Monday, Sep. 12, 1977

Suing City Hall

Mishaps in Massachusetts challenge an antique rule

Five years ago, when Boston Policeman John O'Brien was rounding the corner of Brighton's Commonwealth Avenue and Washington Street at 10 m.p.h. in broad daylight, he lost control of his police car and struck an elderly woman named Bridget Neville. Six months in the hospital and $32,000 in medical bills later, Neville, now 83, won a belated jury award of $103,253. Fair enough?

Not at all. Unless a reluctant Massachusetts state legislature takes action, Neville is likely to end up with far less than $103,253, O'Brien could be driven from his home, and the city of Boston --O'Brien's employer--could get off with a negligible payment. The reason: Massachusetts is one of twelve states still clinging to an antique doctrine of sovereign immunity, which forbids lawsuits against the government without its consent. The doctrine goes back to a medieval notion that "the king can do no wrong," and was pronounced in the U.S. as a "general proposition" by Chief Justice John Marshall in 1821. In recent terms, sovereign immunity has meant that some victims of negligent state hospital officials or wild-shooting Guardsmen and state police (as at Kent State and Jackson State universities in 1970) have no recourse except to sue the individual government employees at fault. Over the past 40 years, 38 states and the Federal Government have abolished or modified the doctrine, allowing citizens to haul various governments into court as they would a private party. State courts and legislatures have largely abolished sovereign immunity for municipalities, too. But Massachusetts has retained it, and at the time of Bridget Neville's accident the city provided only $15,000 worth of maximum liability coverage for each of its police officers. So O'Brien, 65 and recently retired, was threatened with the possible auction of his sole significant asset--an unmortgaged $18,700 house--in order to help pay for the court judgment. That prospect prompted Boston police to issue a counterthreat, vowing to refuse to drive squad cars citywide unless public funds were used to pay O'Brien's debt.

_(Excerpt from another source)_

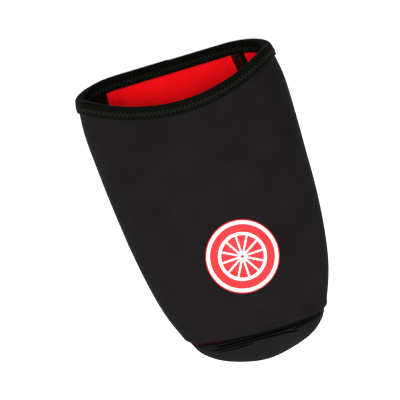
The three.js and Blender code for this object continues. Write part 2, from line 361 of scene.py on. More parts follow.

Under such pressure, city officials asked the state legislature for reform. As a result, Neville has once more delayed pressing her claim. Meanwhile, tiring of such legal imbroglios, the Massachusetts Supreme Judicial Court, in a separate but similar case, has pushed the legislature to act on the question of sovereign immunity by the end of 1978. If the legislators do not allow citizens to make "reasonable" claims against the government by then, the court threatened to abolish the doctrine on its own--and without an limit to government liability.